Laptop Assisted Projects (LAPs)
My solution has been the LAP, not that I’ve built any yet, well perhaps one, but it’s in a Laptop Wrap format and that’s something that will need to change. Now, in some cases LAPS might be quite large, in fact divided like a 400 metres relay in to a series of stages with one person or a small group responsible for each stage within a LAP.

I envisage that courses in my learning area, Human Society and its Environment (HSIE), might consist of a number of LAPS. For example, Year 9 Stage 5 Geography might be a seven LAP course.

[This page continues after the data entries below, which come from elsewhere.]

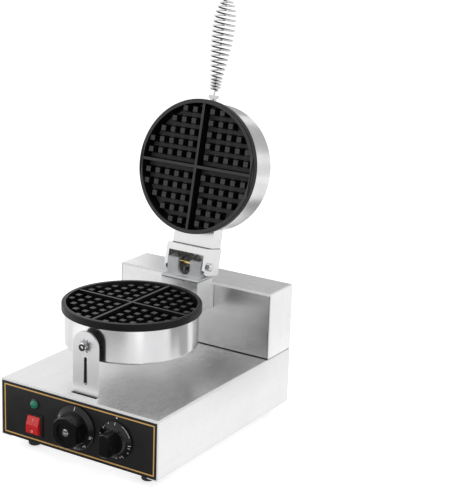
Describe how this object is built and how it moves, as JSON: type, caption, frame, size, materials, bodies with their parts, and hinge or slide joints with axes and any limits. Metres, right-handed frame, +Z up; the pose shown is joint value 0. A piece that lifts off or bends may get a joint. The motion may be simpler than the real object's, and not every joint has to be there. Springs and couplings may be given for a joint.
{
  "type": "belgian waffle maker",
  "caption": "Countertop round waffle maker with a stainless base, control panel, fixed lower drum and a hinged lid with a coiled wire handle.",
  "frame": {"origin": "middle of the whole appliance's footprint, lid open, at the level of the counter", "axes": "+X to the right seen from the control panel, +Y from the control panel to the back, +Z up"},
  "size_m": [0.25, 0.3683, 0.5721],
  "materials": {
    "stainless": "brushed sheet",
    "grid_coating": "black non-stick coating",
    "hinge_cast": "as cast, grey",
    "gasket": "dark fibre sheet",
    "handle_chrome": "bright",
    "panel_black": "satin black with a gold line",
    "knob_black": "satin black",
    "switch_black": "satin",
    "rocker_red": "translucent red",
    "lamp_green": "translucent green",
    "foot_rubber": "matte",
    "bright_zinc": "bright plated",
    "pin_brass": "drawn",
    "element_steel": "dull, heat tinted",
    "mineral_wool": "compressed wool",
    "control_housing": "moulded",
    "terminal_ceramic": "glazed",
    "lead_sleeve": "glass fibre sleeve"
  },
  "bodies": {
    "housing": {"base_cover": "stainless", "base_floor": "stainless", "base_back": "stainless", "hood_cover": "stainless", "hood_front": "stainless", "hood_back": "stainless", "front_stay": "stainless", "lower_drum": "stainless", "neck_box": "stainless", "drum_duct": "stainless", "lower_grid_plate": "grid_coating", "hinge_casting": "hinge_cast", "hinge_gasket": "gasket", "control_panel": "panel_black", "switch_body": "switch_black", "lamp_body": "switch_black", "cord_gland": "switch_black", "gland_nut": "switch_black", "lamp_lens": "lamp_green", "rubber_feet": "foot_rubber", "foot_screws": "bright_zinc", "foot_nuts": "bright_zinc", "stay_bolt": "bright_zinc", "stay_nut": "bright_zinc", "star_washer": "bright_zinc", "stay_spacer": "bright_zinc", "casting_screws": "bright_zinc", "lower_centre_bolt": "bright_zinc", "lower_element": "element_steel", "lower_press_plate": "element_steel", "lower_wool": "mineral_wool", "thermostat_body": "control_housing", "timer_body": "control_housing", "terminal_block": "terminal_ceramic", "neck_leads": "lead_sleeve"},
    "lid": {"upper_drum": "stainless", "upper_grid_plate": "grid_coating", "upper_element": "element_steel", "upper_press_plate": "element_steel", "upper_wool": "mineral_wool", "upper_centre_bolt": "bright_zinc", "lid_block": "stainless", "lid_channel": "stainless", "hinge_pin": "pin_brass", "hinge_nuts": "bright_zinc", "hinge_bushes": "bright_zinc", "stop_bar": "bright_zinc", "lid_leads": "lead_sleeve", "coil_handle": "handle_chrome", "handle_post": "handle_chrome", "handle_nut": "bright_zinc"},
    "rocker": {"power_rocker": "rocker_red"},
    "thermostat_dial": {"thermostat_knob": "knob_black", "thermostat_cap": "bright_zinc", "thermostat_shaft": "bright_zinc"},
    "timer_dial": {"timer_knob": "knob_black", "timer_shaft": "bright_zinc"}
  },
  "joints": [
    {"name": "lid_hinge", "type": "hinge", "parent": "housing", "child": "lid", "pos_m": [0, 0.09412, 0.2152], "axis": [1, 0, 0], "range_deg": [0, 102.2]},
    {"name": "power_switch", "type": "hinge", "parent": "housing", "child": "rocker", "pos_m": [-0.069, -0.15598, 0.0424], "axis": [1, 0, 0], "range_deg": [0, 22]},
    {"name": "thermostat_turn", "type": "hinge", "parent": "housing", "child": "thermostat_dial", "pos_m": [-0.001, -0.15698, 0.0566], "axis": [0, 1, 0], "range_deg": [0, 270]},
    {"name": "timer_turn", "type": "hinge", "parent": "housing", "child": "timer_dial", "pos_m": [0.062, -0.15698, 0.056], "axis": [0, 1, 0], "range_deg": [0, 300]}
  ]
}
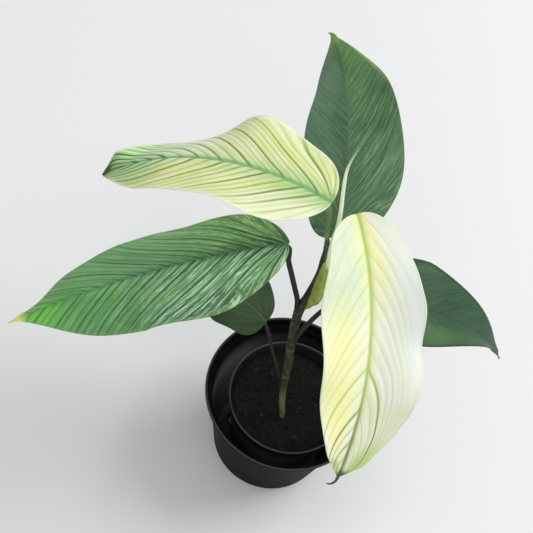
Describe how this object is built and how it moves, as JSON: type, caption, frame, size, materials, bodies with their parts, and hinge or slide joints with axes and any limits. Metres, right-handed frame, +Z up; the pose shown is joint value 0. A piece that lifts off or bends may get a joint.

1. The Australian continent
2. Physical characteristics that make Australia unique
3. Natural hazards
4. Human characteristics that make Australia unique (possibly a relay LAP)
5. Types of communities
6. Factors causing change in Australian communities (possibly a relay LAP)
7. A case study of at least ONE Australian community

Internally the LAPs would follow a similar sequence to the TLF LOs, the awareness raising, exploration/experimentation,building/creating; and feedback process. As far as possible LAPs will address visual, symbolic, oral, verbal (written), graphic, and kinaesthetic learning modes. Overall facilitation and feedback will be directly from the teacher and in student to student discussion. Ongoing discussion can be direct conferencing with the teacher or other students through chat on edmodo or other appropriate systems.

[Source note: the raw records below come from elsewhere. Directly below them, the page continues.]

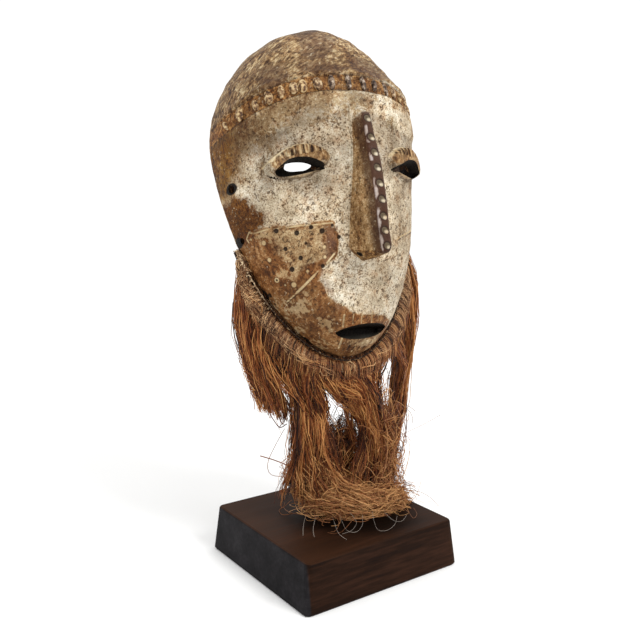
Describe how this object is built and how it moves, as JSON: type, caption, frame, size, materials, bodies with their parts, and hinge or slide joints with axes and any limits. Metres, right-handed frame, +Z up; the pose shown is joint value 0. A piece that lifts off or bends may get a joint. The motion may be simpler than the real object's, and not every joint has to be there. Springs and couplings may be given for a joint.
{
  "type": "carved face mask on a stand",
  "caption": "Oval carved wooden face mask with slit eyes, a long wedge nose and a hanging raffia beard, held by a bent steel rod on a dark wood block.",
  "frame": {"origin": "middle of the block's underside", "axes": "+Z up, the face looks towards -Y, +X to the viewer's right"},
  "size_m": [0.1552, 0.1268, 0.3724],
  "materials": {
    "mask": "matt, rubbed with pale clay over brown wood",
    "beard_cord": "matt plant-fibre cord",
    "beard": "matt to satin raffia fibre",
    "rod": "satin black",
    "block": "dark stained, satin"
  },
  "bodies": {
    "root": {"mask": "mask", "beard_cord": "beard_cord", "beard": "beard", "rod": "rod", "block": "block"}
  },
  "joints": []
}
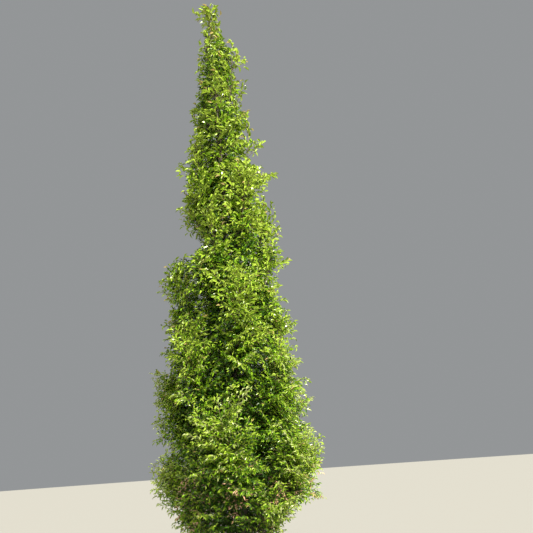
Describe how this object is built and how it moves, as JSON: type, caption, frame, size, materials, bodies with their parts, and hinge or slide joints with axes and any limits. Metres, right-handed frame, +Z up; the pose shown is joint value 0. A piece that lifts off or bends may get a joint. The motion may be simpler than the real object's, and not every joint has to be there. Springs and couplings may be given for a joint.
{
  "type": "columnar hornbeam tree",
  "caption": "Slim upright broadleaf tree: a straight tapering trunk with steep boughs and a dense, pointed, column-shaped leafy crown almost down to the ground.",
  "frame": {"origin": "middle of the flat cut under the trunk, at ground level", "axes": "+Z up along the tree, +X to the right and -Y towards the viewer in the usual view"},
  "size_m": [1.7413, 1.7383, 6.4855],
  "materials": {
    "bark": "smooth pale grey bark with shallow vertical ridges",
    "bough_bark": "thin brown-grey bark of young boughs",
    "foliage": "fresh green leaves, satin on top"
  },
  "bodies": {
    "root": {"trunk": "bark", "bough_01": "bough_bark", "bough_02": "bough_bark", "bough_03": "bough_bark", "bough_04": "bough_bark", "bough_05": "bough_bark", "bough_06": "bough_bark", "bough_07": "bough_bark", "bough_08": "bough_bark", "bough_09": "bough_bark", "bough_10": "bough_bark", "bough_11": "bough_bark", "bough_12": "bough_bark", "bough_13": "bough_bark", "bough_14": "bough_bark", "bough_15": "bough_bark", "bough_16": "bough_bark", "bough_17": "bough_bark", "bough_18": "bough_bark", "bough_19": "bough_bark", "bough_20": "bough_bark", "foliage_01": "foliage", "foliage_02": "foliage", "foliage_03": "foliage", "foliage_04": "foliage", "foliage_05": "foliage", "foliage_06": "foliage", "foliage_07": "foliage", "foliage_08": "foliage", "foliage_09": "foliage", "foliage_10": "foliage", "foliage_11": "foliage", "foliage_12": "foliage", "foliage_13": "foliage", "foliage_14": "foliage", "foliage_15": "foliage", "foliage_16": "foliage", "foliage_17": "foliage", "foliage_18": "foliage", "foliage_19": "foliage", "foliage_20": "foliage", "high_foliage_21": "foliage", "high_foliage_22": "foliage", "high_foliage_23": "foliage", "high_foliage_24": "foliage", "high_foliage_25": "foliage", "high_foliage_26": "foliage", "high_foliage_27": "foliage", "high_foliage_28": "foliage", "high_foliage_29": "foliage", "high_foliage_30": "foliage", "high_foliage_31": "foliage", "high_foliage_32": "foliage", "high_foliage_33": "foliage", "high_foliage_34": "foliage", "high_foliage_35": "foliage", "high_foliage_36": "foliage", "leader_foliage": "foliage"}
  },
  "joints": []
}
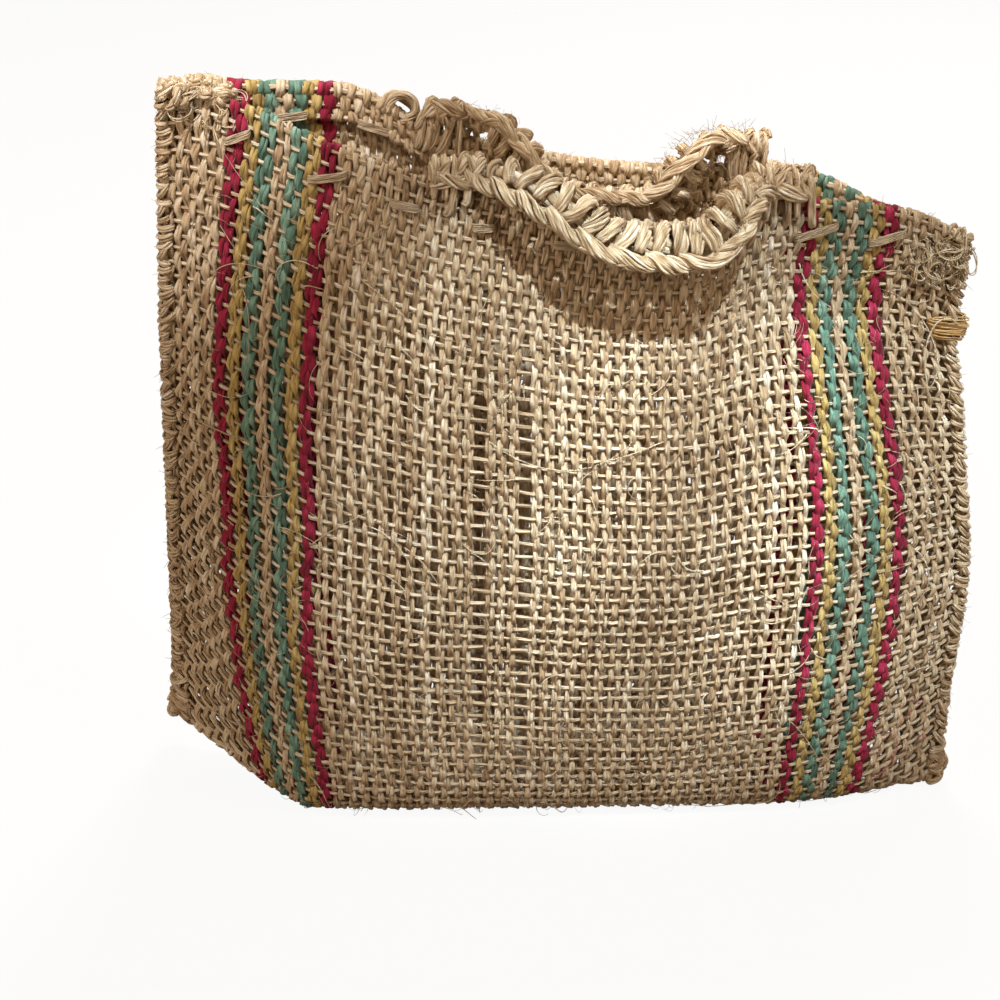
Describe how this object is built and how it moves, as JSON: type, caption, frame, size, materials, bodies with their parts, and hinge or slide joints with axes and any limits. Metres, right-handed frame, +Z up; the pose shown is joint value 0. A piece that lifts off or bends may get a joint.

Products might involve Blogs, Wikis or websites populated with audiovisual materials produced by students as they complete LAPs. An important ethos would production for the purpose of communicating with an audience.

This ideas is very much in development. I still need to work on a format, on an overall appearance. I think the outer limit of LAP size would be 20Mb with external links to more memory intensive assets. LAPs will require vigilance on the part or teacher users to ensure that links to external sites remain active. Comments, suggestions, critical feedback is essential on this one.